Saturday, February 11, 2012

Dr. Sabra Explains Autistic Thinking

(I'm going to reprint a post that turned out to have legs. People keep finding it, and they either love or hate Dr. Sabra, and they obsessively TELL me about it. As far as I'm concerned, that's fine.)

DR. SABRA EXPLAINS AUTISTIC THINKING

My friend Dr. Sabra (not her real name) is a psychiatrist of fame and powerful flair. I thank God every day that I'm her friend and not her patient, since paying her consulting fees would definitely make me more depressed than before. She's famous for cracking her patients like whips, for being plain-spoken to the point of eye-popping rudeness. Who needs it? If I want someone to tell me off, there are many friends and relatives who are eager for the task, and they won't charge hundreds of dollars an hour.

According to rumor, when in full psychotherapeutic rant, Dr. Sabra might accuse one patient of "wallowing in the mire of your Mickey Mouse obsessions," or another of "returning to your evil Ex like a dog to its vomit." Not everybody enjoys being accused of having inferior obsessions. Not everyone wants an impossible but beloved former partner to be compared to barf. Dr. Sabra will also sometimes casually mention, during a session, that she hates the patient's haircut.

But, whether you love her or hate her, she knows her psychiatric onions. So she was the person I asked to explain a term which has been cropping up lately: "Autistic Thinking." Politicians, poets, conspiracy theorists, celebrity couples, suddenly everybody is accusing everybody else of this. What does it mean?

As Dr. Sabra considered the phrase, her eyes gleamed like a mighty tigress spotting a juicy gazelle. "That's one of my favorite subjects. It's simple. And the phrase has almost nothing to do with true autistics. It has to do with whether a person insists on lying to himself.

"There are two types of people in this world. There are people like me, who know that reality is their friend. They don't want to wander in fantasyland. Their home is planet earth. They want their feet on the ground and their eye on the prize, whatever that might be for them. They want to listen, learn, think, and then move in response to reality. I love people like that. They really have a chance in this world.

"Then there are the autistic thinkers. They think that reality is whatever they prefer to believe.
'No, it's not, you idiot,' I tell them. A lot of my patients are like that, but also many everyday people who would never think of themselves as disturbed. I've conducted thousands of hours of sessions, and believe me, they don't always sound so different from conversations with friends. A patient tells me that the earth is 6,742 years old, or that the drunken husband who shoved her head in the toilet last Saturday night is really a good guy at heart. 'No, he's not good,' I tell her. Or a friend tells me at a bar mitzvah that his adult children, who haven't visited for eleven years and only call when they want money, really love him. 'No, they don't," I tell him. Is that cruel? How cruel would it be to let him keep waiting for those children?

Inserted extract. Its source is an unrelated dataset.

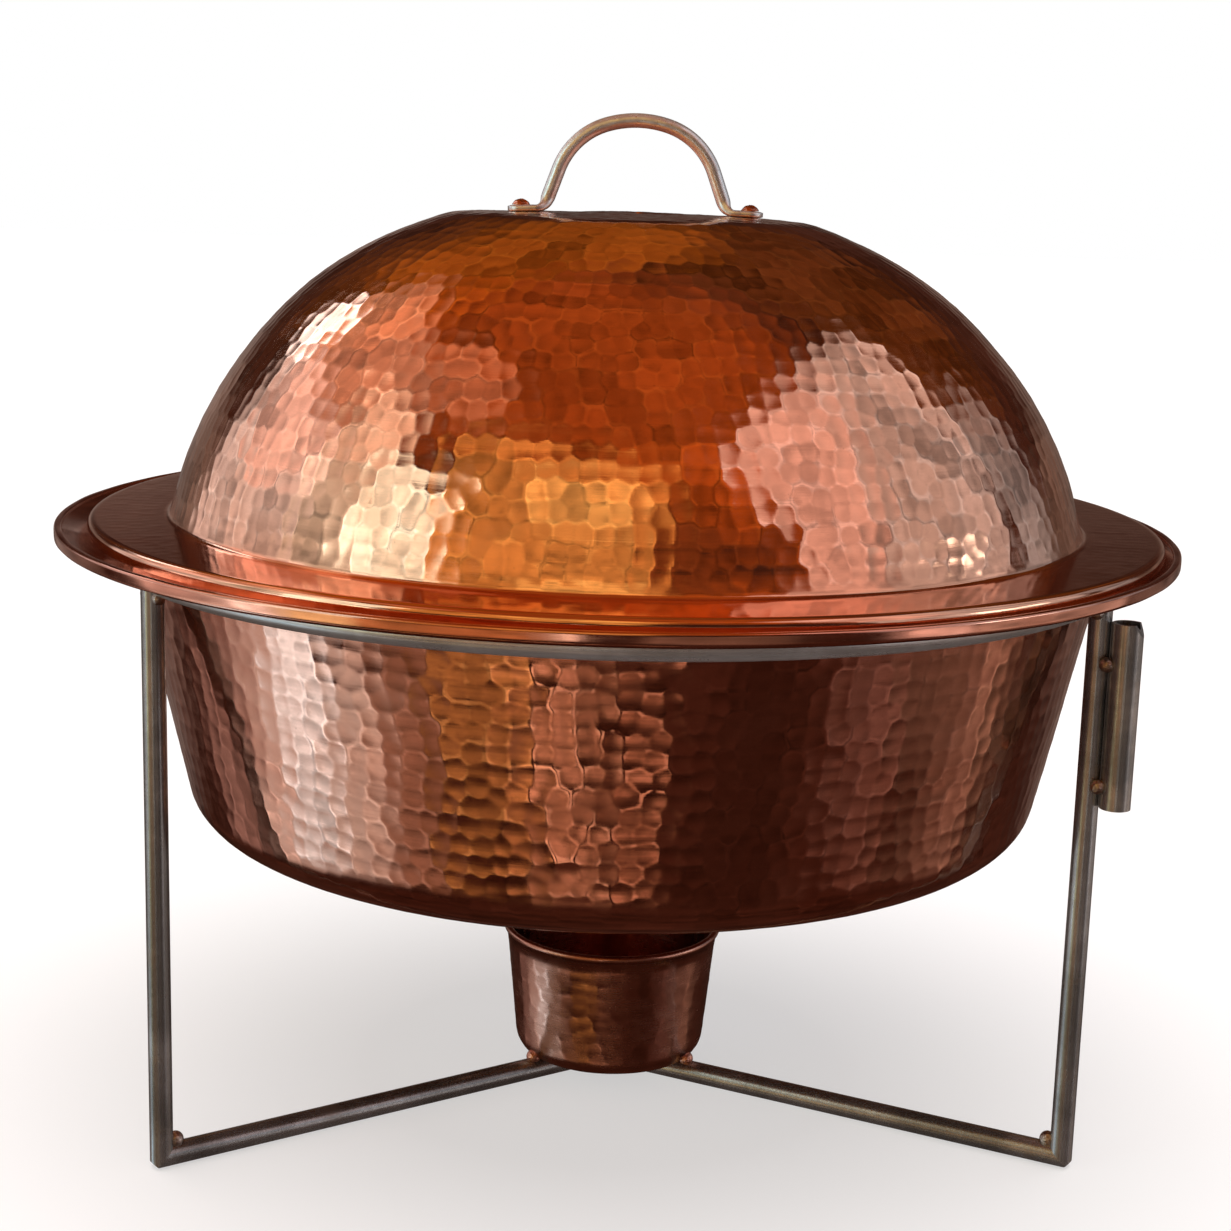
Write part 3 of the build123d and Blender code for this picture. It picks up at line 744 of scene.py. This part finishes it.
# --- everything that keeps its CAD shape -----------------------------------------------------------
def dress_frame():
    dress("stand_ring", ring_steel_painted_lighter())
    for side in ("left", "right", "back"):
        low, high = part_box(f"base_bar_{side}")
        heading = math.atan2(*((low[k] + high[k]) / 2 for k in (1, 0)))
        dress(f"leg_{side}", LEG_STEEL)
        grain = (22, 1500, 1500)
        along_bar = brushed(f"steel_bar_{side}", STEEL_LIGHT, STEEL_DARK, 0.20, 0.34, grain, heading)
        dress(f"base_bar_{side}", along_bar)
    for node in ("foot_welds", "ring_welds", "hub_welds", "sleeve_welds"):
        dress(node, WELD_PAINTED_SHEEN)
    dress("cup_brazes", BRAZE)
    dress("accessory_sleeve", SLEEVE_STEEL)
    dress("rivet_burrs", BURR_COPPER)
    dress("food_pan", STAINLESS)


# --- floor, light and camera -----------------------------------------------------------------------
def heading_vector(azimuth, elevation):
    """Unit vector towards a place seen from the dish: azimuth from the front, positive to its right."""
    az, el = math.radians(azimuth), math.radians(elevation)
    return Vector((math.sin(az) * math.cos(el), -math.cos(az) * math.cos(el), math.sin(el)))


# Soft panels all round: azimuth, elevation, width, height and edge softness in degrees, then colour.
PANELS = [
    (-61, 18, 22, 36, 2.0, (1.30, 1.75, 1.75)),  # large window on the left
    (-82, 24, 20, 44, 5.0, (0.50, 0.54, 0.50)),  # its dimmer half
    (-111, 16, 42, 34, 6.0, (0.60, 0.64, 0.70)),  # lit wall beyond it
    (-108, 44, 50, 20, 6.0, (0.34, 0.28, 0.24)),  # the wall over both
    (-74, 58, 24, 14, 5.0, (0.22, 0.15, 0.11)),
    (-137, 30, 9, 11, 2.0, (2.2, 2.6, 3.0)),  # small far window
    (78, 31, 60, 58, 2.0, (0.45, 0.49, 0.56)),  # window on the right
    (84, 8, 20, 9, 1.0, (1.7, 1.9, 2.0)),  # its sill
    (121, 14, 16, 30, 4.0, (0.22, 0.28, 0.34)),  # a dimmer window on the right
    (-22, 30, 52, 42, 1.5, (0.54, 0.30, 0.08)),  # warm front wall
    (-12, 38, 25, 16, 2.0, (0.28, 0.26, 0.10)),  # lamp-lit part of it
    (18, 38, 28, 36, 3.0, (0.12, 0.03, 0.003)),  # its shaded end
    (-30, 78, 150, 60, 30.0, (0.24, 0.055, 0.002)),  # warm ceiling
    (-155, 48, 50, 30, 12.0, (0.15, 0.05, 0.0)),  # its far corners
    (170, 45, 90, 40, 15.0, (0.06, 0.02, 0.0)),
    (-92, -9, 26, 22, 4.0, (0.62, 0.56, 0.56)),  # pale floor and furniture, low all round
    (-73, -9, 10, 22, 2.0, (1.9, 2.1, 2.2)),
    (-59, -9, 15, 22, 2.0, (1.00, 0.94, 0.52)),
    (-32, -9, 38, 22, 2.0, (0.46, 0.24, 0.10)),
    (-9, -9, 5, 18, 1.0, (1.2, 1.15, 1.05)),
    (20, -9, 30, 22, 3.0, (0.13, 0.10, 0.08)),
    (64, -9, 14, 20, 2.0, (1.0, 0.9, 0.9)),
    (95, -10, 44, 20, 4.0, (0.40, 0.34, 0.31)),
    (150, -6, 60, 28, 9.0, (0.09, 0.08, 0.07)),
    (-150, -6, 60, 28, 9.0, (0.13, 0.12, 0.11)),
    (-93, -28, 24, 22, 5.0, (0.60, 0.62, 0.62)),  # left window on the floor
    (-86, -30, 14, 12, 3.0, (0.45, 0.90, 1.20)),
    (-72, -36, 14, 10, 4.0, (0.55, 0.60, 0.60)),
    (-115, -27, 20, 12, 6.0, (0.20, 0.16, 0.15)),
    (-57, -37, 14, 10, 4.0, (0.24, 0.18, 0.14)),
    (-35, -37, 18, 6, 1.0, (0.55, 0.36, 0.13)),  # warm light on the floor in front
    (-26, -40, 6, 5, 1.0, (0.45, 0.28, 0.13)),
    (-17, -41, 3, 8, 0.8, (0.80, 0.54, 0.36)),
    (-11, -41, 3, 9, 0.8, (0.80, 0.54, 0.38)),
    (-4, -42, 3, 7, 0.8, (0.50, 0.34, 0.24)),
    (8, -42.5, 8, 4, 1.0, (0.46, 0.27, 0.18)),
    (68, -34, 16, 8, 5.0, (0.14, 0.09, 0.08)),  # right window on the floor
    (92, -28, 30, 12, 6.0, (0.15, 0.11, 0.09)),
    (110, -26, 10, 8, 3.0, (0.10, 0.08, 0.06)),
]
AMBIENT = (0.045, 0.018, 0.012)


def build_world():
    """White to the camera; to the metal, a dim warm room with soft windows."""
    world = bpy.data.worlds.new("studio")
    bpy.context.scene.world = world
    tree = Tree(world)
    ray = tree.add("ShaderNodeTexCoord").outputs["Generated"]
    total = rgb(*AMBIENT)
    for azimuth, elevation, width, height, edge, colour in PANELS:
        ahead = heading_vector(azimuth, elevation)
        across = Vector((math.cos(math.radians(azimuth)), math.sin(math.radians(azimuth)), 0))
        up = across.cross(-ahead)
        depth = tree.vector("DOT_PRODUCT", ray, ahead[:])
        in_front = tree.math("GREATER_THAN", depth, 0.02)
        mask = in_front
        for axis, size in ((across, width), (up, height)):
            sideways = tree.vector("DOT_PRODUCT", ray, axis[:])
            offset = tree.math("DIVIDE", sideways, tree.math("MAXIMUM", depth, 0.02))
            half = math.tan(math.radians(size / 2))
            soft = math.tan(math.radians(edge))
            inside = tree.ramp(tree.math("ABSOLUTE", offset), half - soft / 2, half + soft / 2, 1.0, 0.0)
            mask = tree.math("MULTIPLY", mask, inside)
        glow = tree.mix(mask, rgb(0, 0, 0), rgb(*colour))
        total = tree.mix(1.0, total, glow, "ADD")
    clutter = tree.ramp(tree.noise(ray, 7.0, 4.0, 0.6), 0.36, 0.64, 0.45, 1.55, smooth=False)
    total = tree.vector("MULTIPLY", total, tree.combine(clutter, clutter, clutter))
    background = tree.nodes["Background"]
    seen = tree.add("ShaderNodeLightPath").outputs["Is Camera Ray"]
    tree.links.new(tree.mix(seen, total, rgb(1, 1, 1)), background.inputs["Color"])


def build_floor():
    """A plain pale floor, lit by a large overhead panel and partly by its own glow, which keeps the
    shadow faint. The metal doesn't mirror either of them."""
    half = 12.0
    mesh = bpy.data.meshes.new("floor")
    corners = [(-half, -half, 0), (half, -half, 0), (half, half, 0), (-half, half, 0)]
    mesh.from_pydata(corners, [], [(0, 1, 2, 3)])
    material = bpy.data.materials.new("pale_floor")
    tree = Tree(material)
    shader = tree.nodes["Principled BSDF"]
    speckle = tree.noise(tree.object_place(), 6.0, 2.0)
    pale = tree.mix(speckle, rgb(0.40, 0.405, 0.41), rgb(0.42, 0.42, 0.42))
    tree.links.new(pale, shader.inputs["Base Color"])
    shader.inputs["Emission Color"].default_value = rgb(1.0, 1.0, 1.0)
    shader.inputs["Emission Strength"].default_value = 0.56
    shader.inputs["Roughness"].default_value = 0.9
    shader.inputs["Specular IOR Level"].default_value = 0.0
    mesh.materials.append(material)
    floor = bpy.data.objects.new("floor", mesh)
    floor.visible_glossy = False
    bpy.context.scene.collection.objects.link(floor)
    panel = bpy.data.lights.new("overhead", "SUN")
    panel.energy = 3.2
    panel.angle = math.radians(60)
    lamp = bpy.data.objects.new("overhead", panel)
    lamp.visible_glossy = False
    bpy.context.scene.collection.objects.link(lamp)


CAMERA_PLACE = (0.0, -0.99446, 0.42870)
CAMERA_PITCH = math.radians(11.625)
CAMERA_ROLL = math.radians(1.618)
CAMERA_LENS = 62.92


def build_camera():
    camera = bpy.data.cameras.new("camera")
    camera.sensor_width = 36.0
    camera.lens = CAMERA_LENS
    camera.clip_start = 0.01
    holder = bpy.data.objects.new("camera", camera)
    look = Matrix.Rotation(math.pi / 2 - CAMERA_PITCH, 4, "X") @ Matrix.Rotation(CAMERA_ROLL, 4, "Z")
    holder.matrix_world = Matrix.Translation(CAMERA_PLACE) @ look
    bpy.context.scene.collection.objects.link(holder)
    bpy.context.scene.camera = holder


build_camera()
build_world()
build_floor()
build_copper()
build_handle()
build_rivets()
dress_frame()

scene = bpy.context.scene
scene.view_settings.view_transform = "Standard"

bpy.context.view_layer.update()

"We all know people like this. There's something wrong in their heads that makes them think they can mash reality around like it was a piece of Wonder Bread. One of my acquaintances is a nasty gossip. She makes up stories about people she sees as a threat. She's fearful that she's going to lose her partner, be kicked out of the house that the partner owns. She was spotted rushing around outside throwing gravel on a neighbor's roof whom she dislikes, God knows why. She said it was because of 'something she heard.' Would you like to be holding your breath until this woman admits to herself that she heard WRONG? What would you call someone like that?"

"Hysterical cow?" I suggested.

"You got it. An autistic thinker denies the plain evidence of his senses, and is an enemy to his own brain. Some of them are rich and successful, but I always think of them as orphans of the storm. I picture them driven across the sky by violent winds, with their heads upside down and their hair spiralling out in electric shocks, like in a Marc Chagall painting. When they're my patients, I try to convince them to climb down, or jump, or cannonball, or do whatever they need to do so they're no longer stuck in the sky of delusion.

"Why are they so afraid? Truth, facts, reality, all of these can cause pain. But it's always better to know. Because nothing, nothing, could ever be more painful than to move like a stranger in their own minds."